= WHAT NEEDS TO BE DONE =
Output the material below in its entirety, exactly as given.

══════════════════════════════

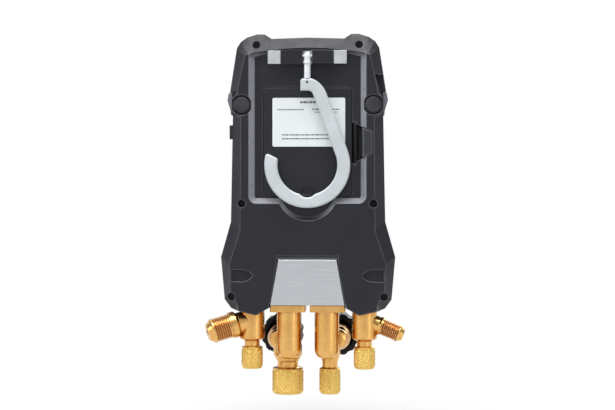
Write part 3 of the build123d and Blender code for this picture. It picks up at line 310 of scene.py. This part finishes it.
finishes = {
    "casing": moulded("casing_plastic", rgb(38, 39, 45), 0.42, edge=0.8, edge_wear_and_highlight=0.9, recess=(38.1, -99, -2)),
    "casing_dark": moulded("front_plastic", rgb(32, 33, 37), 0.5, edge=0.5, gaps=False),
    "hook_metal": coated("hook_coat", rgb(196, 203, 207), 0.42),
    "steel": metal("turned_steel", rgb(200, 202, 204), 0.3),
    "black_steel": metal("black_steel", rgb(58, 58, 60), 0.42, gap=0.9),
    "strap_steel": metal("strap_steel", rgb(208, 211, 216), 0.42, scratch=0.01, lines=(60, 400, 400)),
    "rubber": rubber("black_rubber", rgb(42, 43, 46)),
    "label": film("label_film", rgb(214, 220, 223)),
    "battery": film("cell_sleeve", rgb(120, 124, 130)),
    "aluminium": metal("milled_aluminium", rgb(196, 198, 202), 0.36, scratch=0.01),
    "brushed_plate": brushed("brushed_plate", rgb(212, 215, 220)),
    "brass": metal(
        "turned_brass", rgb(230, 180, 108), 0.22, tarnish=0.4, stain=BRASS_STAIN, groove=BRASS_GROOVE_SHADE,
    ),
    "cap_brass": metal(
        "knurled_brass", rgb(228, 192, 104), 0.26, edge=0.12, tarnish=0.4,
        stain=BRASS_STAIN, groove=BRASS_GROOVE_SHADE,
    ),
    "knob_black": moulded("black_knob", rgb(30, 31, 34), 0.5, edge_wear_and_highlight=0.3),
    "knob_blue": moulded("blue_knob", rgb(28, 84, 168), 0.42, edge_wear_and_highlight=0.2),
    "knob_red": moulded("red_knob", rgb(182, 34, 30), 0.42, edge_wear_and_highlight=0.2),
    "lens": glass("display_window", rgb(60, 62, 66), 0.06, 0.32),
    "lcd": panel("display_cell", rgb(138, 148, 138), rgb(128, 139, 129), 0.5),
    "board": panel("solder_mask", rgb(22, 92, 54), rgb(18, 80, 46), 3.2),
    "keys": moulded("key_plastic", rgb(78, 81, 86), 0.46, edge_wear_and_highlight=0.3),
    "sight_glass": glass("sight_window", rgb(222, 230, 230), 0.04, 0.35),
}
looks = {part["node"]: finishes[part["material_slot"]] for part in frame["record"]["subparts"]}
looks["hook_pin"] = finishes["black_steel"]
# The latch's strip by the door is painted near black: a painted shadow in its finger pocket.
looks["door_latch"] = moulded("latch_plastic", rgb(54, 56, 61), 0.42, edge=0.8, edge_wear_and_highlight=0.9, pocket_shadow=(29.0, 34.6))
looks["battery_door"] = moulded("door_plastic", rgb(38, 39, 45), 0.42, edge=0.4, edge_wear_and_highlight=0.12)
# The flaps get a paler copy of the rubber: painted light on facets that face the lamps.
looks["probe_cover_left"] = looks["probe_cover_right"] = rubber("lit_flap_rubber", rgb(92, 95, 100))
looks["swivel_stud"] = coated("satin_nickel", rgb(222, 227, 232), 0.3)
for node, finish in looks.items():
    for slot in nodes[node].material_slots:
        slot.material = finish


# ---- mesh helpers -------------------------------------------------------------------------------
def mesh_object(name, verts, faces, body, slot=None, finish=None, smooth=False):
    """A piece of the scene. It rides on a body, except for a cutter or the floor, which have none."""
    mesh = bpy.data.meshes.new(name)
    mesh.from_pydata([Vector(v) * MM for v in verts], [], faces)
    mesh.validate()
    shape = bmesh.new()
    shape.from_mesh(mesh)
    bmesh.ops.recalc_face_normals(shape, faces=shape.faces)
    shape.to_mesh(mesh)
    shape.free()
    if smooth:
        mesh.shade_smooth()
    piece = bpy.data.objects.new(name, mesh)
    bpy.context.scene.collection.objects.link(piece)
    piece.data.materials.append(finish or finishes[slot])
    if body:
        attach(piece, body)
    return piece


def basis(direction):
    """Two unit vectors at right angles to a direction."""
    line = Vector(direction).normalized()
    side = line.orthogonal().normalized()
    return line, side, line.cross(side)


def prism(outline, near, far):
    """Vertices and faces of a polygon of (x, z) points between two depths."""
    count = len(outline)
    verts = [(x, near, z) for x, z in outline] + [(x, far, z) for x, z in outline]
    faces = [tuple(range(count)), tuple(range(2 * count - 1, count - 1, -1))]
    for i in range(count):
        j = (i + 1) % count
        faces.append((i, j, j + count, i + count))
    return verts, faces


def joined(parts):
    """One list of vertices and faces from several."""
    verts, faces = [], []
    for part_verts, part_faces in parts:
        start = len(verts)
        verts += part_verts
        faces += [tuple(start + i for i in face) for face in part_faces]
    return verts, faces


def cut(node, cutter):
    """Take the cutter's shape out of a CAD node's look, and keep its flat and round faces crisp."""
    cutter.hide_render = True
    cutter.hide_viewport = True
    piece = nodes[node]
    weld = piece.modifiers.new("weld", "WELD")
    weld.merge_threshold = 0.001 * MM
    carve = piece.modifiers.new("carve", "BOOLEAN")
    carve.operation = "DIFFERENCE"
    carve.solver = "EXACT"
    carve.object = cutter
    crease = piece.modifiers.new("crease", "EDGE_SPLIT")
    crease.split_angle = radians(28)
    shade = piece.modifiers.new("shade", "WEIGHTED_NORMAL")
    shade.keep_sharp = True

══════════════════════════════

= TASK RESULT =
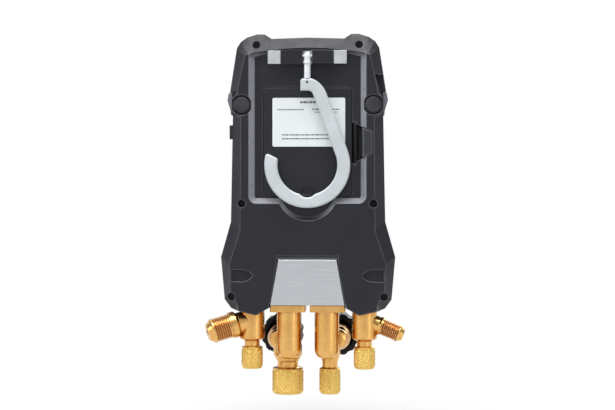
Write part 3 of the build123d and Blender code for this picture. It picks up at line 310 of scene.py. This part finishes it.
finishes = {
    "casing": moulded("casing_plastic", rgb(38, 39, 45), 0.42, edge=0.8, edge_wear_and_highlight=0.9, recess=(38.1, -99, -2)),
    "casing_dark": moulded("front_plastic", rgb(32, 33, 37), 0.5, edge=0.5, gaps=False),
    "hook_metal": coated("hook_coat", rgb(196, 203, 207), 0.42),
    "steel": metal("turned_steel", rgb(200, 202, 204), 0.3),
    "black_steel": metal("black_steel", rgb(58, 58, 60), 0.42, gap=0.9),
    "strap_steel": metal("strap_steel", rgb(208, 211, 216), 0.42, scratch=0.01, lines=(60, 400, 400)),
    "rubber": rubber("black_rubber", rgb(42, 43, 46)),
    "label": film("label_film", rgb(214, 220, 223)),
    "battery": film("cell_sleeve", rgb(120, 124, 130)),
    "aluminium": metal("milled_aluminium", rgb(196, 198, 202), 0.36, scratch=0.01),
    "brushed_plate": brushed("brushed_plate", rgb(212, 215, 220)),
    "brass": metal(
        "turned_brass", rgb(230, 180, 108), 0.22, tarnish=0.4, stain=BRASS_STAIN, groove=BRASS_GROOVE_SHADE,
    ),
    "cap_brass": metal(
        "knurled_brass", rgb(228, 192, 104), 0.26, edge=0.12, tarnish=0.4,
        stain=BRASS_STAIN, groove=BRASS_GROOVE_SHADE,
    ),
    "knob_black": moulded("black_knob", rgb(30, 31, 34), 0.5, edge_wear_and_highlight=0.3),
    "knob_blue": moulded("blue_knob", rgb(28, 84, 168), 0.42, edge_wear_and_highlight=0.2),
    "knob_red": moulded("red_knob", rgb(182, 34, 30), 0.42, edge_wear_and_highlight=0.2),
    "lens": glass("display_window", rgb(60, 62, 66), 0.06, 0.32),
    "lcd": panel("display_cell", rgb(138, 148, 138), rgb(128, 139, 129), 0.5),
    "board": panel("solder_mask", rgb(22, 92, 54), rgb(18, 80, 46), 3.2),
    "keys": moulded("key_plastic", rgb(78, 81, 86), 0.46, edge_wear_and_highlight=0.3),
    "sight_glass": glass("sight_window", rgb(222, 230, 230), 0.04, 0.35),
}
looks = {part["node"]: finishes[part["material_slot"]] for part in frame["record"]["subparts"]}
looks["hook_pin"] = finishes["black_steel"]
# The latch's strip by the door is painted near black: a painted shadow in its finger pocket.
looks["door_latch"] = moulded("latch_plastic", rgb(54, 56, 61), 0.42, edge=0.8, edge_wear_and_highlight=0.9, pocket_shadow=(29.0, 34.6))
looks["battery_door"] = moulded("door_plastic", rgb(38, 39, 45), 0.42, edge=0.4, edge_wear_and_highlight=0.12)
# The flaps get a paler copy of the rubber: painted light on facets that face the lamps.
looks["probe_cover_left"] = looks["probe_cover_right"] = rubber("lit_flap_rubber", rgb(92, 95, 100))
looks["swivel_stud"] = coated("satin_nickel", rgb(222, 227, 232), 0.3)
for node, finish in looks.items():
    for slot in nodes[node].material_slots:
        slot.material = finish


# ---- mesh helpers -------------------------------------------------------------------------------
def mesh_object(name, verts, faces, body, slot=None, finish=None, smooth=False):
    """A piece of the scene. It rides on a body, except for a cutter or the floor, which have none."""
    mesh = bpy.data.meshes.new(name)
    mesh.from_pydata([Vector(v) * MM for v in verts], [], faces)
    mesh.validate()
    shape = bmesh.new()
    shape.from_mesh(mesh)
    bmesh.ops.recalc_face_normals(shape, faces=shape.faces)
    shape.to_mesh(mesh)
    shape.free()
    if smooth:
        mesh.shade_smooth()
    piece = bpy.data.objects.new(name, mesh)
    bpy.context.scene.collection.objects.link(piece)
    piece.data.materials.append(finish or finishes[slot])
    if body:
        attach(piece, body)
    return piece


def basis(direction):
    """Two unit vectors at right angles to a direction."""
    line = Vector(direction).normalized()
    side = line.orthogonal().normalized()
    return line, side, line.cross(side)


def prism(outline, near, far):
    """Vertices and faces of a polygon of (x, z) points between two depths."""
    count = len(outline)
    verts = [(x, near, z) for x, z in outline] + [(x, far, z) for x, z in outline]
    faces = [tuple(range(count)), tuple(range(2 * count - 1, count - 1, -1))]
    for i in range(count):
        j = (i + 1) % count
        faces.append((i, j, j + count, i + count))
    return verts, faces


def joined(parts):
    """One list of vertices and faces from several."""
    verts, faces = [], []
    for part_verts, part_faces in parts:
        start = len(verts)
        verts += part_verts
        faces += [tuple(start + i for i in face) for face in part_faces]
    return verts, faces


def cut(node, cutter):
    """Take the cutter's shape out of a CAD node's look, and keep its flat and round faces crisp."""
    cutter.hide_render = True
    cutter.hide_viewport = True
    piece = nodes[node]
    weld = piece.modifiers.new("weld", "WELD")
    weld.merge_threshold = 0.001 * MM
    carve = piece.modifiers.new("carve", "BOOLEAN")
    carve.operation = "DIFFERENCE"
    carve.solver = "EXACT"
    carve.object = cutter
    crease = piece.modifiers.new("crease", "EDGE_SPLIT")
    crease.split_angle = radians(28)
    shade = piece.modifiers.new("shade", "WEIGHTED_NORMAL")
    shade.keep_sharp = True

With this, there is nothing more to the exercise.